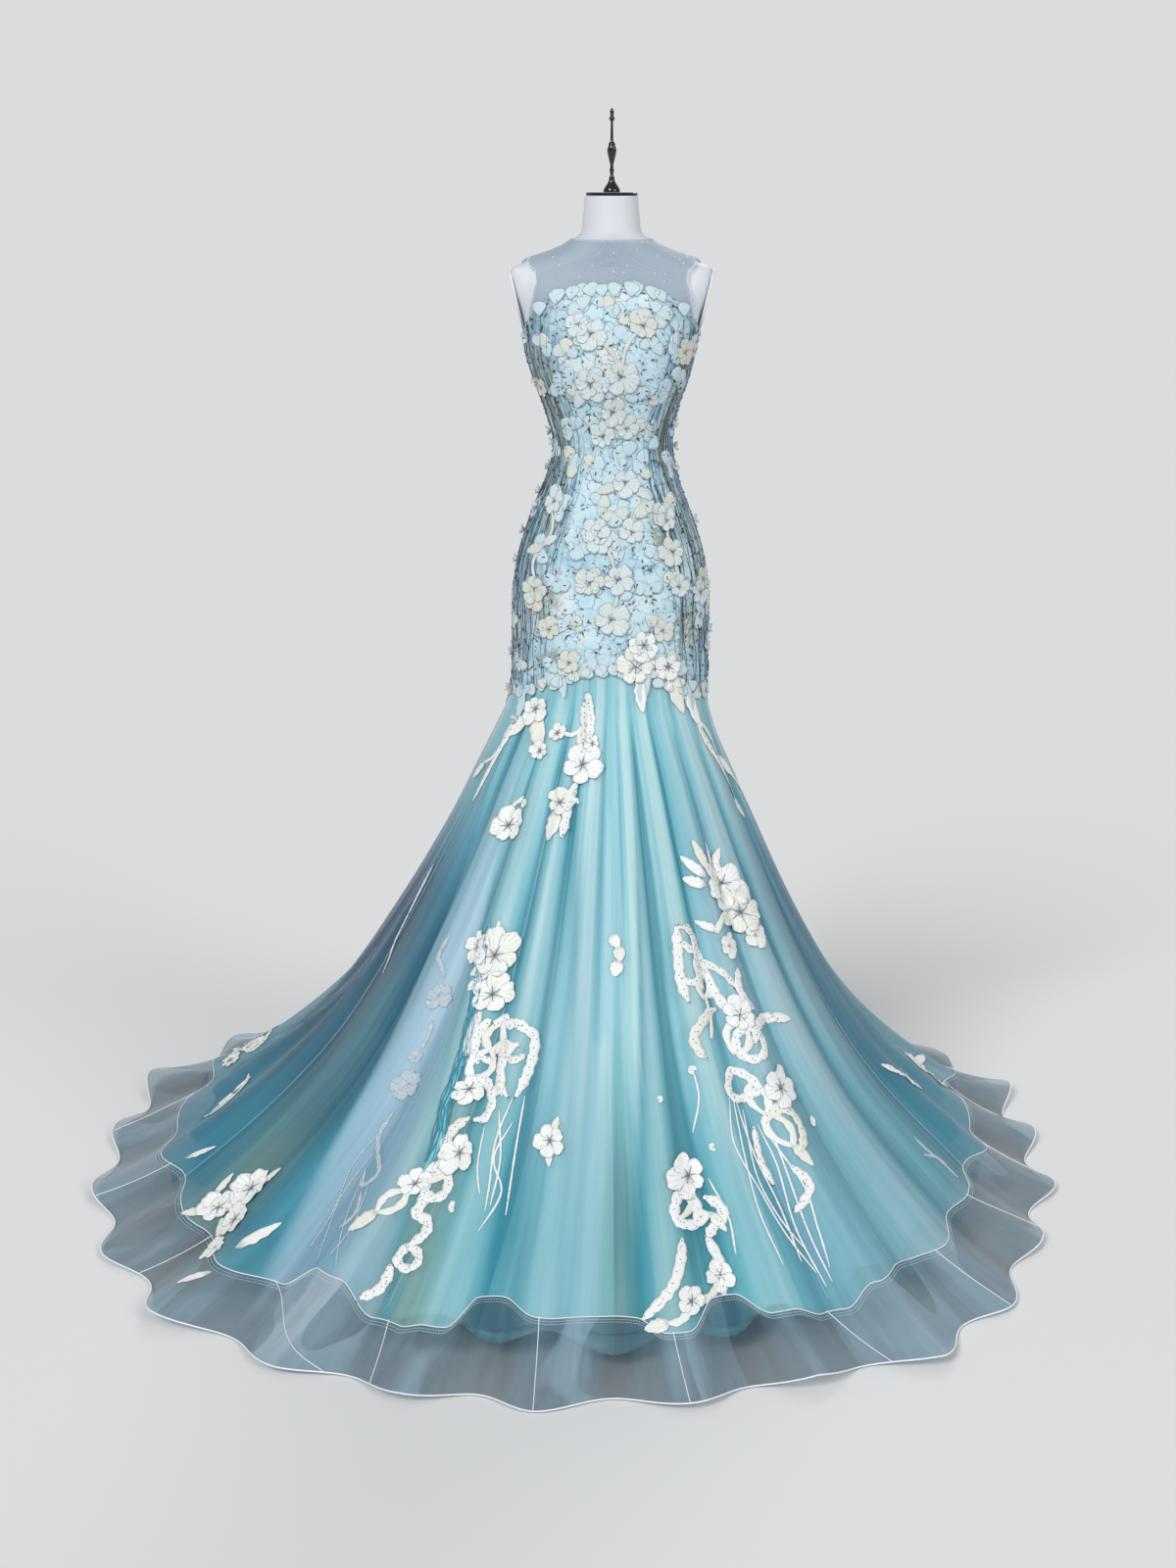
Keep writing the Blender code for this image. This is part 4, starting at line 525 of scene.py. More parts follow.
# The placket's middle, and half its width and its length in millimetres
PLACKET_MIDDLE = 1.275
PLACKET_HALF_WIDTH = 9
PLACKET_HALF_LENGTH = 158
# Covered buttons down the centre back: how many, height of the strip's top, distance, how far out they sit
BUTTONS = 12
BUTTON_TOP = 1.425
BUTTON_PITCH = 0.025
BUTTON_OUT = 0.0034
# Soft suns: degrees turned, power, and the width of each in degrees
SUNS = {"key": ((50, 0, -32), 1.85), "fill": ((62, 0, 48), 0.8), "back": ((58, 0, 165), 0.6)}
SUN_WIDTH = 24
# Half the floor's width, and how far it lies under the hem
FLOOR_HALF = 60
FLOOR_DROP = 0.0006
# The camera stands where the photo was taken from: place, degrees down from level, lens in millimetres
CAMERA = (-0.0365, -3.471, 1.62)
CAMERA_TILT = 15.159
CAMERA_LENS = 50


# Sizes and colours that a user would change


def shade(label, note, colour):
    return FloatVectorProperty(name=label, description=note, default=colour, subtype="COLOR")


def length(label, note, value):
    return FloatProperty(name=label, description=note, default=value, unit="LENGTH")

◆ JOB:
Emit the full listing verbatim.

◆ PROBLEM SOLUTION:
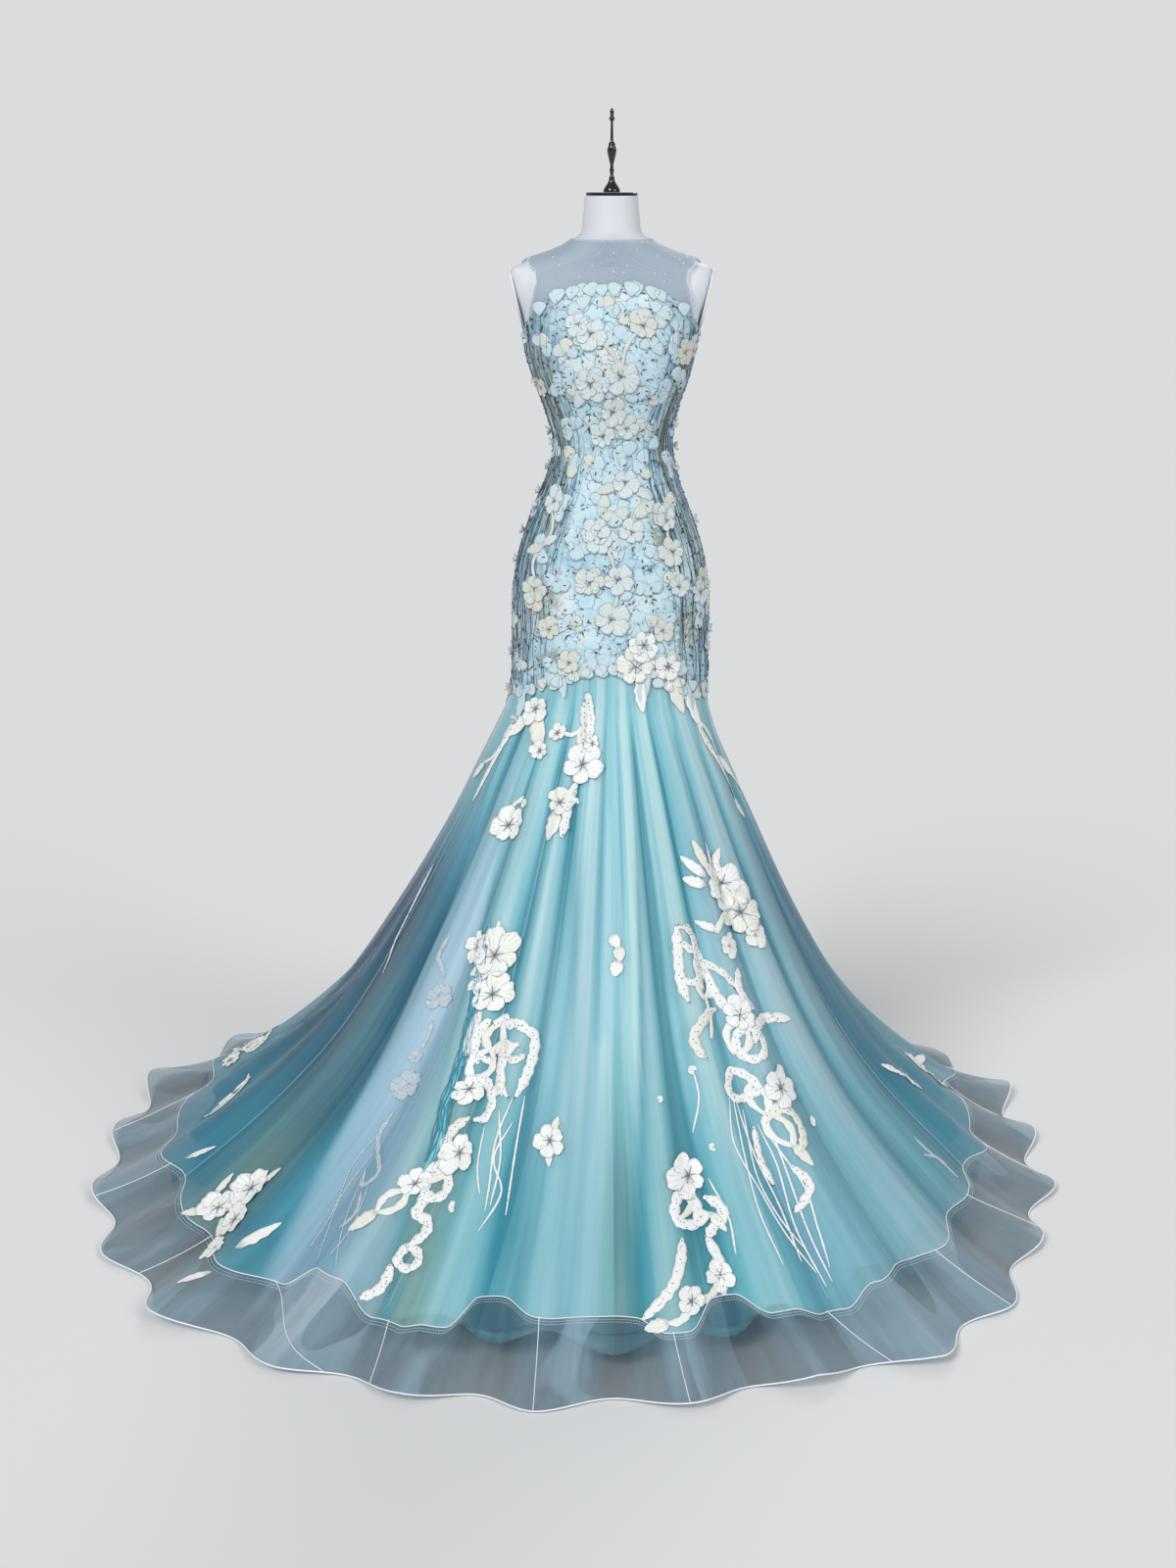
Keep writing the Blender code for this image. This is part 4, starting at line 525 of scene.py. More parts follow.
# The placket's middle, and half its width and its length in millimetres
PLACKET_MIDDLE = 1.275
PLACKET_HALF_WIDTH = 9
PLACKET_HALF_LENGTH = 158
# Covered buttons down the centre back: how many, height of the strip's top, distance, how far out they sit
BUTTONS = 12
BUTTON_TOP = 1.425
BUTTON_PITCH = 0.025
BUTTON_OUT = 0.0034
# Soft suns: degrees turned, power, and the width of each in degrees
SUNS = {"key": ((50, 0, -32), 1.85), "fill": ((62, 0, 48), 0.8), "back": ((58, 0, 165), 0.6)}
SUN_WIDTH = 24
# Half the floor's width, and how far it lies under the hem
FLOOR_HALF = 60
FLOOR_DROP = 0.0006
# The camera stands where the photo was taken from: place, degrees down from level, lens in millimetres
CAMERA = (-0.0365, -3.471, 1.62)
CAMERA_TILT = 15.159
CAMERA_LENS = 50


# Sizes and colours that a user would change


def shade(label, note, colour):
    return FloatVectorProperty(name=label, description=note, default=colour, subtype="COLOR")


def length(label, note, value):
    return FloatProperty(name=label, description=note, default=value, unit="LENGTH")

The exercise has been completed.